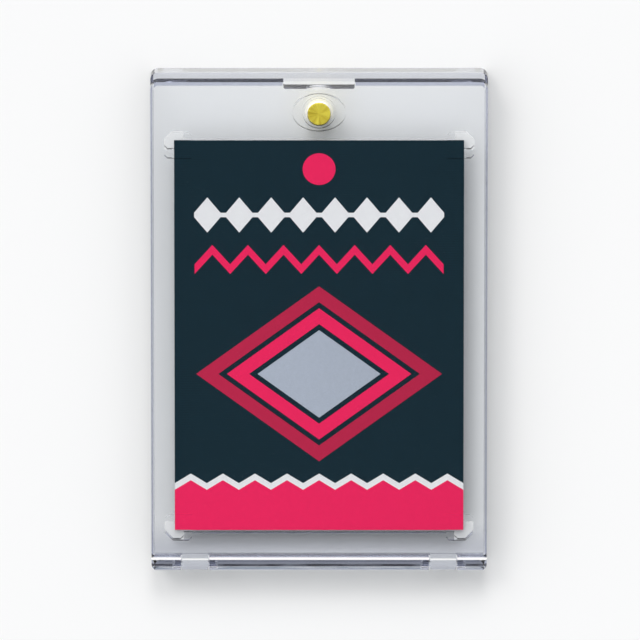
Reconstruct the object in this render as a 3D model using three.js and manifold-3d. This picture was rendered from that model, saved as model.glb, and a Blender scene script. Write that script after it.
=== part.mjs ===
// A hinged clear case for one trading card, closed by two disc magnets, with a printed backing card inside.
// Millimetres. +Z points out of the front face, +Y towards the magnet end. The case lies on its back, with its
// origin under the middle of the base.
import * as THREE from "three";
import { mergeVertices } from "three/addons/utils/BufferGeometryUtils.js";
import Module from "manifold-3d";

// Card, and how far the case reaches past it
const cardWidth = 63.5;
const cardHeight = 88.9;
const cardThickness = 0.4;
const sideMargin = 5.15;
const hingeMargin = 5.1;
const magnetMargin = 13.9;
const topLedge = 1.5;

// Case walls and edges
const baseThickness = 3.8;
const coverThickness = 3.7;
const partingGap = 0.1;
const cornerRadius = 1.8;
const hingeCornerRadius = 0.8;
const edgeChamfer = 0.6;

// Hinge
const hingeClearance = 0.3;
const railSink = 0.1;
const slotFloorGap = 0.25;
const knuckleInset = 0.05;
const slotWidth = 6.3;
const slotFromSide = 9.6;
const knuckleSideGap = 0.3;
const pinRadius = 0.75;
const pinLength = 1.6;
const pinRadialGap = 0.1;
const pinEndGap = 0.3;

// Well that the card lies in
const wellClearance = 0.5;
const wellDepthInBase = 0.6;
const wellDepthInCover = 0.5;
const reliefOutset = 1.65;
const reliefSideInBase = 4.1;
const reliefSideInCover = 5.9;
const reliefChamfer = 1.75;
const reliefTipRadius = 0.7;
const reliefExtraDepth = 0.45;

// Magnets, the oval boss that carries the front one and the oval seat for it in the base
const magnetRadius = 2.5;
const magnetThickness = 2;
const magnetEdgeRound = 0.2;
const magnetRadialGap = 0.15;
const magnetFromTop = 7.35;
const mouthStep = 1.15;
const mouthDepth = 0.8;
const bossSideWall = 2.1;
const bossEndWall = 0.5;
const bossHeight = 0.6;
const bossClearance = 0.2;

// Thumb notch in the cover's free edge
const notchWidth = 15.6;
const notchDepth = 1.35;
const notchCornerRadius = 0.4;

// Play under what lies in a seat: the card in its well, each magnet in its bore
const seatPlay = 0.05;

// Printed fields, from the foot of the card up
const inkThickness = 0.05;
const footHeight = 9.25;
const footTeeth = 9;
const toothHeight = 2.2;
const toothEdge = 1.5;
const diamondHalfHeight = 10;
const diamondAspect = 1.35;
const frameBand = 3.6;
const frameGap = 1.4;
const zigzagStroke = 2.2;
const zigzagRise = 4.4;
const zigzagTeeth = 7;
const zigzagPitch = 7.8;
const lozengeCount = 8;
const lozengePitch = 7;
const lozengeHalfWidth = 3.3;
const lozengeHalfHeight = 4;
const lozengeLine = 0.5;
const discRadius = 3.6;

// Facets of round forms
const circleSteps = 48;
const ovalSteps = 56;
const cornerSteps = 8;

// Heights, worked out from the sizes above
const caseThickness = baseThickness + partingGap + coverThickness;
const coverInner = baseThickness + partingGap;
const wellFloor = baseThickness - wellDepthInBase;
const wellRoof = coverInner + wellDepthInCover;
const cardBottom = wellFloor + seatPlay;
const cardFace = cardBottom + cardThickness;
const bossFace = coverInner - bossHeight;
const bossSeat = bossFace - bossClearance;
const mouthFloor = bossFace + mouthDepth;

// The hinge rail fills the height between the cover's face and the gap under the knuckles
const railRadius = (coverThickness + partingGap - railSink - slotFloorGap + knuckleInset) / 2;
const knuckleRadius = railRadius - knuckleInset;
const knuckleWidth = slotWidth - 2 * knuckleSideGap;
const hingeZ = caseThickness - railSink - railRadius;

// Plan
const caseWidth = cardWidth + 2 * sideMargin;
const coverLength = hingeMargin + cardHeight + magnetMargin;
const baseLength = 2 * railRadius + hingeClearance + coverLength + topLedge;
const halfWidth = caseWidth / 2;
const halfLength = baseLength / 2;
const hingeY = railRadius - halfLength;
const coverBottomY = hingeY + railRadius + hingeClearance;
const coverTopY = coverBottomY + coverLength;
const cardY = coverBottomY + hingeMargin + cardHeight / 2;
const magnetY = coverTopY - magnetFromTop;
const slotX = halfWidth - slotFromSide;
const wellHalfWidth = cardWidth / 2 + wellClearance;
const wellHalfHeight = cardHeight / 2 + wellClearance;
const boreRadius = magnetRadius + magnetRadialGap;
const mouthRadius = magnetRadius + mouthStep;
const overcut = 5;

// Materials
const clearPlastic = { color: 0xe6ebf0, roughness: 0.05, metalness: 0, transparent: true, opacity: 0.3 };
const goldPlate = { color: 0xc9b23a, roughness: 0.25, metalness: 1 };
const darkInk = { color: 0x152c35, roughness: 0.6, metalness: 0 };
const pinkInk = { color: 0xf0356b, roughness: 0.6, metalness: 0 };
const crimsonInk = { color: 0xc4234f, roughness: 0.6, metalness: 0 };
const whiteInk = { color: 0xf6f6f6, roughness: 0.6, metalness: 0 };
const greyInk = { color: 0xc3cad6, roughness: 0.6, metalness: 0 };

const wasm = await Module();
wasm.setup();

// From a closed geometry to a solid that can be joined and cut, and back

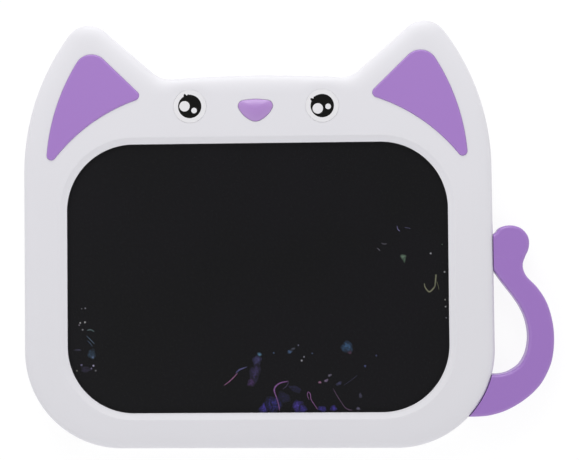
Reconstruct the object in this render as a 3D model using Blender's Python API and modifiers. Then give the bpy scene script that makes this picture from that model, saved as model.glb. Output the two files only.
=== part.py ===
"""A writing tablet with a liquid crystal film in an animal-head casing with ears and a tail handle.

The tablet lies on its back: +Z comes out of the screen, +X runs towards the tail handle and +Y towards
the ears. The origin is under the middle of the window, on the flat back. All sizes are in metres.
"""

import math

import bmesh
import bpy

# Fits and general modelling values
FIT_GAP = 0.0003
OVERRUN = 0.004
SINK = 0.0004
SAME_PLACE = 0.00001
WELD_REACH = 0.00002
ARC_STEP = 10.0
WIDE_ARC_STEP = 5.0
ROUND_SIDES = 16
SMALL_SIDES = 10
SHARP_ANGLE = 35.0

# Casing outline
BODY_HALF_WIDTH = 0.109
BODY_BOTTOM = 0.0791
CORNER_RADIUS = 0.0454
SIDE_TOP = 0.0495
EAR_ARC_MIDDLE = 0.001
EAR_TIP_RADIUS = 0.0117
EAR_EDGE_X = 0.0606
EAR_EDGE_Y = 0.1071
EAR_EDGE_ANGLE = 41.2
VALLEY_RADIUS = 0.0125
CROWN_HEIGHT = 0.0943
CROWN_RADIUS = 0.58

# Casing shells
BODY_DEPTH = 0.014
PARTING_HEIGHT = 0.008
WALL = 0.0022
PLATE_THICKNESS = 0.002
BASE_THICKNESS = 0.002
FRONT_ROUND = 0.004
BACK_ROUND = 0.003
INNER_ROUND = 0.0022
ROUND_SEGMENTS = 3
INNER_SEGMENTS = 2

# Window and the screen stack behind it
WINDOW_HALF_WIDTH = 0.0883
WINDOW_HALF_HEIGHT = 0.0623
WINDOW_RADIUS = 0.0309
BEVEL_WIDTH = 0.0029
BEVEL_DEPTH = 0.0013
FILM_MARGIN = 0.004
FILM_THICKNESS = 0.0006
TAPE_SETBACK = 0.001
TAPE_THICKNESS = 0.0004
BACKING_THICKNESS = 0.0012

# Ear inlays
INLAY_INSET = 0.0108
INLAY_TIP_RADIUS = 0.0084
INLAY_OUTER_RADIUS = 0.0025
INLAY_INNER_RADIUS = 0.0026
INLAY_EDGE_X = 0.0553
INLAY_EDGE_Y = 0.0876
INLAY_EDGE_ANGLE = 44.2
INLAY_HOLLOW_RADIUS = 0.0817
INLAY_HOLLOW_X = 0.0294
INLAY_HOLLOW_Y = 0.0052
POCKET_DEPTH = 0.0012
INLAY_PROUD = 0.0006
INLAY_ROUND = 0.0006
STAKE_RADIUS = 0.0012
STAKE_REACH = 0.001
INLAY_STAKES = ((0.0765, 0.0985), (0.066, 0.0875), (0.0875, 0.0745))

# Eye caps
EYE_X = 0.0307
EYE_Y = 0.0795
EYE_RADIUS = 0.0075
EYE_PROUD = 0.0002
EYE_ROUND = 0.0002

# Nose button and its switch
NOSE_HALF_WIDTH = 0.008
NOSE_TOP = 0.083
NOSE_SIDE_Y = 0.0775
NOSE_POINT = 0.0709
NOSE_CROWN = 0.0006
NOSE_CROWN_RADIUS = 0.012
NOSE_TOP_RADIUS = 0.0031
NOSE_SIDE_RADIUS = 0.0034
NOSE_POINT_RADIUS = 0.006
NOSE_PROUD = 0.0014
NOSE_ROUND = 0.001
NOSE_FLANGE = 0.0012
NOSE_FLANGE_THICKNESS = 0.0008
NOSE_STEM_RADIUS = 0.0016
NOSE_TRAVEL = 0.0005
SWITCH_Y = 0.0777
SWITCH_HALF_SIDE = 0.003
SWITCH_HEIGHT = 0.0023
SWITCH_FLOOR = 0.0005
PLUNGER_RADIUS = 0.0017
PLUNGER_LENGTH = 0.0018

# Circuit board in the strip behind the eyes and nose
BOARD_LEFT = 0.036
BOARD_RIGHT = 0.0405
BOARD_LOW_Y = 0.069
BOARD_HIGH_Y = 0.0872
BOARD_THICKNESS = 0.0012
BOARD_SCREW_XS = (-0.0322, 0.0374)
BOARD_SCREW_YS = (0.0718, 0.0842)
BOARD_SHANK_RADIUS = 0.0008
BOARD_HEAD_RADIUS = 0.0017
BOARD_HEAD_HEIGHT = 0.001
BOARD_SCREW_DEPTH = 0.003
BOARD_POST_RADIUS = 0.0025
CHIP_X = 0.018
CHIP_Y = 0.0785
CHIP_RADIUS = 0.0038
CHIP_HEIGHT = 0.0013
RIBBON_X = -0.014
RIBBON_WIDTH = 0.012
RIBBON_THICKNESS = 0.0002
RIBBON_FLAT = 0.003
RIBBON_DROP = 0.004
RIBBON_PAD = 0.003

# Coin cell, its well and contacts
CELL_X = 0.022
CELL_Y = 0.077
CELL_RADIUS = 0.01
CELL_HEIGHT = 0.0025
CELL_CAP_RADIUS = 0.0088
CELL_CAP_HEIGHT = 0.0004
CELL_EDGE = 0.0003
CONTACT_RISE = 0.0008
CONTACT_THICKNESS = 0.0002
CONTACT_WIDTH = 0.004
CONTACT_HALF_LENGTH = 0.006
CONTACT_FOOT = 0.003
WELL_HALF_WIDTH = 0.0184
WELL_HALF_HEIGHT = 0.0126
WELL_SLOT_DEPTH = 0.0015

# Battery door
DOOR_HALF_WIDTH = 0.017
DOOR_HALF_HEIGHT = 0.011
DOOR_RECESS = 0.0002
DOOR_THICKNESS = 0.0015
DOOR_PIN_RADIUS = 0.0005
DOOR_PIN_LENGTH = 0.001
DOOR_SCREW_INSET = 0.0028
DOOR_SHANK_RADIUS = 0.0008
DOOR_HEAD_RADIUS = 0.0018
DOOR_HEAD_HEIGHT = 0.0006
DOOR_SCREW_LENGTH = 0.0034
DOOR_GRIP_RIBS = 4
DOOR_GRIP_WIDTH = 0.0006
DOOR_GRIP_DEPTH = 0.0004
DOOR_GRIP_HALF_LENGTH = 0.004
DOOR_GRIP_PITCH = 0.0014

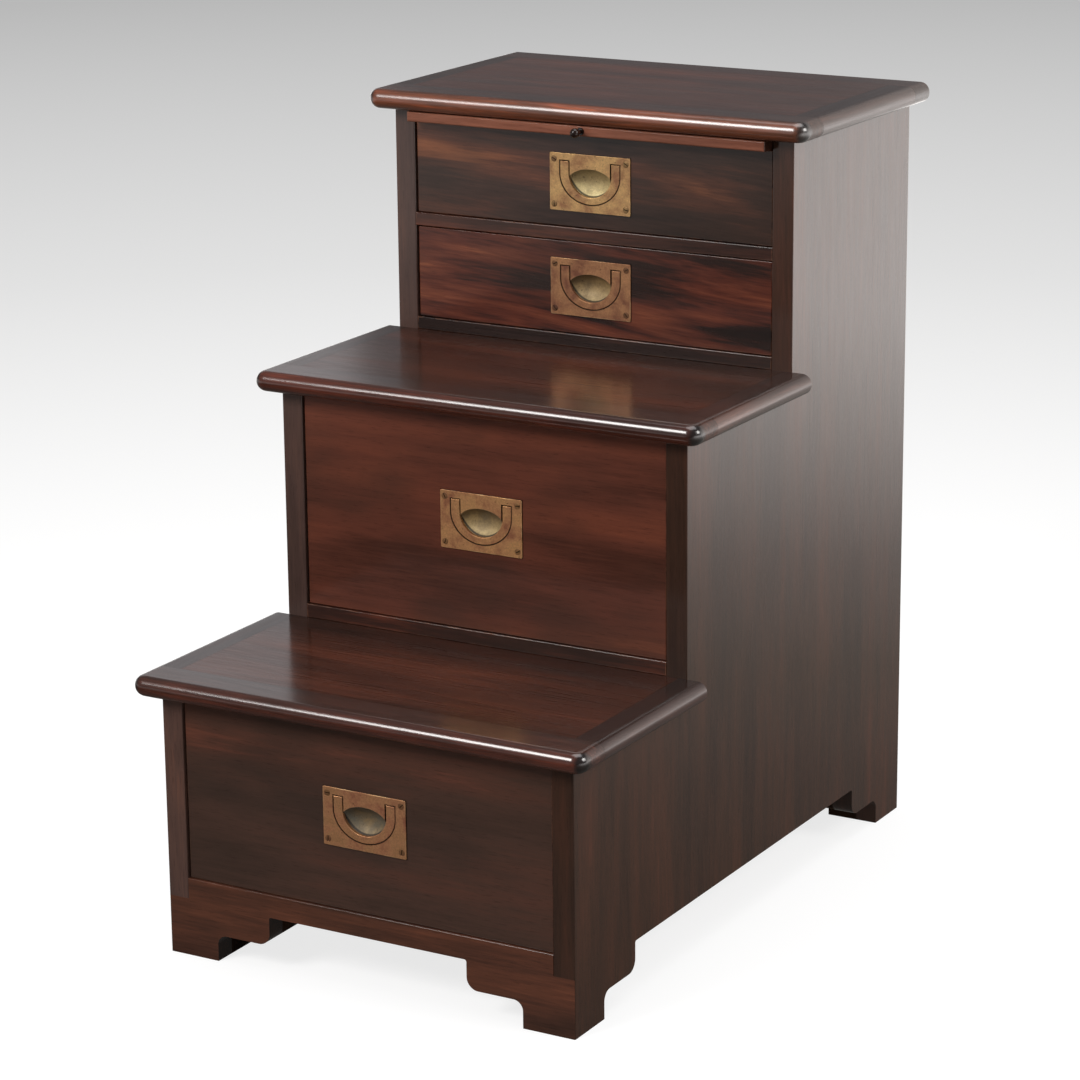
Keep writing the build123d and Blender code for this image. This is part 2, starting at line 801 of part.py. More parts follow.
for name, (tier_y, floor_z, ceiling_z) in drawers.items():
    face_y = tier_y + drawer_recess
    low_z = floor_z + run_gap
    high_z = ceiling_z - drawer_gap
    side_top_z = high_z - drawer_side_drop
    end_y = inner_back_y - drawer_end_space
    if name == "top":
        side_top_z = slide_floor - bearer_height - drawer_gap
    pull_z = (floor_z + ceiling_z) / 2
    if name == "top":
        pull_z -= top_pull_lowering
    save(drawer_front(face_y, low_z, high_z, side_top_z, pull_z), f"{name}_drawer_front")

    with BuildPart() as sides:
        for side in (-1, 1):
            add(drawer_side(side, face_y, end_y, low_z, side_top_z))
    save(sides.part, f"{name}_drawer_sides")

    inner_x = drawer_half - drawer_side_thickness
    bottom_z = low_z + drawer_bottom_raise
    bottom_x = inner_x + drawer_groove - fit_gap
    with BuildPart() as back:
        over_bottom_z = bottom_z + drawer_bottom_thickness
        block(
            -inner_x, inner_x, end_y - drawer_back_thickness, end_y, over_bottom_z, side_top_z
        )
    save(back.part, f"{name}_drawer_back")

    with BuildPart() as bottom:
        start_y = face_y + drawer_front_thickness
        block(
            -bottom_x,
            bottom_x,
            start_y,
            end_y,
            bottom_z,
            bottom_z + drawer_bottom_thickness,
        )
        block(
            -inner_x + fit_gap,
            inner_x - fit_gap,
            start_y - drawer_groove + fit_gap,
            start_y,
            bottom_z,
            bottom_z + drawer_bottom_thickness,
        )
    save(bottom.part, f"{name}_drawer_bottom")

    plate_face = Plane(origin=(0, face_y - plate_proud, pull_z), x_dir=(1, 0, 0), z_dir=(0, -1, 0))
    save(pull_plate(plate_face), f"{name}_pull_plate")
    save(pull_bail(plate_face), f"{name}_pull_bail")
    save(pull_screws(plate_face), f"{name}_pull_screws")
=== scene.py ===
import math
import bpy
from mathutils import Matrix, Vector


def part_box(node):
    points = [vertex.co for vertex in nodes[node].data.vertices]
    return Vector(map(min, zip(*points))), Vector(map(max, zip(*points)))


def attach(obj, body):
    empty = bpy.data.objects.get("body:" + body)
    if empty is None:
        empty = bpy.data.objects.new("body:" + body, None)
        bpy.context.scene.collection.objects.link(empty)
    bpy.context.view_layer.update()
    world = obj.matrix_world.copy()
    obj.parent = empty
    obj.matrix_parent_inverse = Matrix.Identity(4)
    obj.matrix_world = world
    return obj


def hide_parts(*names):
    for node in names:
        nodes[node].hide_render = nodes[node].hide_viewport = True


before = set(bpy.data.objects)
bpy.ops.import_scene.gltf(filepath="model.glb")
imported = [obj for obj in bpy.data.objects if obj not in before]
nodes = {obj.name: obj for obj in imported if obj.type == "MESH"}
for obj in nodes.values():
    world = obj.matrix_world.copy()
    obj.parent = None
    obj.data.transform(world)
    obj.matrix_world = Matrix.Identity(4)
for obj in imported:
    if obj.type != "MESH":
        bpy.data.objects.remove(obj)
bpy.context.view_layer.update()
scene = bpy.context.scene
print("frame loaded,", len(nodes), "nodes")


def tone(red, green, blue):
    # 0-255 display values to the linear values that sockets take
    def linear(value):
        value /= 255
        return value / 12.92 if value <= 0.04045 else ((value + 0.055) / 1.055) ** 2.4
    return (linear(red), linear(green), linear(blue), 1.0)


cameraSpec = {
    "place": (1.55692, -2.70197, 1.20442),
    "turn": 30.0139,   # degrees to the left of +Y
    "dip": 15.8392,    # degrees below level
    "roll": -0.5567,
    "lens": 122.272,
    "sensor": 36,
    "farEnd": 100,
}


def makeCamera(spec):
    turn, dip, roll = (math.radians(spec[key]) for key in ("turn", "dip", "roll"))
    ahead = Vector((-math.sin(turn) * math.cos(dip), math.cos(turn) * math.cos(dip), -math.sin(dip)))
    right = Vector((math.cos(turn), math.sin(turn), 0))
    up = right.cross(ahead)
    rolledRight = right * math.cos(roll) + up * math.sin(roll)
    rolledUp = up * math.cos(roll) - right * math.sin(roll)
    data = bpy.data.cameras.new("camera")
    data.lens = spec["lens"]
    data.sensor_width = spec["sensor"]
    data.clip_end = spec["farEnd"]
    camera = bpy.data.objects.new("camera", data)
    scene.collection.objects.link(camera)
    basis = Matrix((rolledRight, rolledUp, -ahead)).transposed().to_4x4()
    camera.matrix_world = Matrix.Translation(spec["place"]) @ basis
    scene.camera = camera


lampSpecs = {
    # name: place, aim, width, height, power, colour; the back one only shows in the polish
    "softboxLeft": ((-1.22, -2.72, 2.40), (0, -0.1, 0.4), 1.4, 1.15, 80, (1, 0.98, 0.96)),
    "overhead": ((0.2, 0.3, 3.2), (0, 0, 0), 2.2, 2.2, 36, (1, 1, 1)),
    "fillRight": ((2.7, 0.3, 1.9), (0, 0, 0.35), 1.2, 1.2, 42, (1, 0.97, 0.94)),
    "softboxBack": ((-1.94, 1.71, 0.95), (0, -0.1, 0.4), 1.1, 1.2, 2.0, (1, 0.98, 1)),
}


def makeLamps(specs):
    for name, (place, aim, width, height, power, colour) in specs.items():
        data = bpy.data.lights.new(name, "AREA")
        data.shape = "RECTANGLE"
        data.size = width
        data.size_y = height
        data.energy = power
        data.color = colour
        lamp = bpy.data.objects.new(name, data)
        scene.collection.objects.link(lamp)
        lamp.location = place
        lamp.rotation_euler = (Vector(aim) - Vector(place)).to_track_quat("-Z", "Y").to_euler()
        lamp.visible_camera = False
        lamp.visible_diffuse = name != "softboxBack"


scene.view_settings.view_transform = "Standard"
makeCamera(cameraSpec)
makeLamps(lampSpecs)
print("camera and lamps set")


def put(tree, kind, at, **settings):
    node = tree.nodes.new(kind)
    node.location = at
    for key, value in settings.items():
        setattr(node, key, value)
    return node


def feed(tree, operand, target):
    # the operand is a socket to link or a value to set
    if isinstance(operand, bpy.types.NodeSocket):
        tree.links.new(operand, target)
    elif operand is not None:
        target.default_value = operand


def make(tree, kind, at, operands, **settings):
    # a node with its inputs filled, by their names or numbers; gives its outputs
    node = put(tree, kind, at, **settings)
    for key, operand in operands.items():
        feed(tree, operand, node.inputs[key])
    return node.outputs


def newMaterial(name):
    material = bpy.data.materials.new(name)
    material.use_nodes = True
    material.node_tree.nodes.clear()
    return material, material.node_tree


def newGroup(name, inputs, outputs):
    group = bpy.data.node_groups.new(name, "ShaderNodeTree")
    for socketName, socketType, default in inputs:
        socket = group.interface.new_socket(socketName, in_out="INPUT", socket_type=socketType)
        if default is not None:
            socket.default_value = default
    for socketName in outputs:
        group.interface.new_socket(socketName, in_out="OUTPUT", socket_type="NodeSocketFloat")
    given = put(group, "NodeGroupInput", (-1800, 0)).outputs
    return group, given, put(group, "NodeGroupOutput", (900, 0)).inputs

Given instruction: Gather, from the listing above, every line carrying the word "objects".

Solution:
    empty = bpy.data.objects.get("body:" + body)
        empty = bpy.data.objects.new("body:" + body, None)
        bpy.context.scene.collection.objects.link(empty)
before = set(bpy.data.objects)
imported = [obj for obj in bpy.data.objects if obj not in before]
        bpy.data.objects.remove(obj)
    camera = bpy.data.objects.new("camera", data)
    scene.collection.objects.link(camera)
        lamp = bpy.data.objects.new(name, data)
        scene.collection.objects.link(lamp)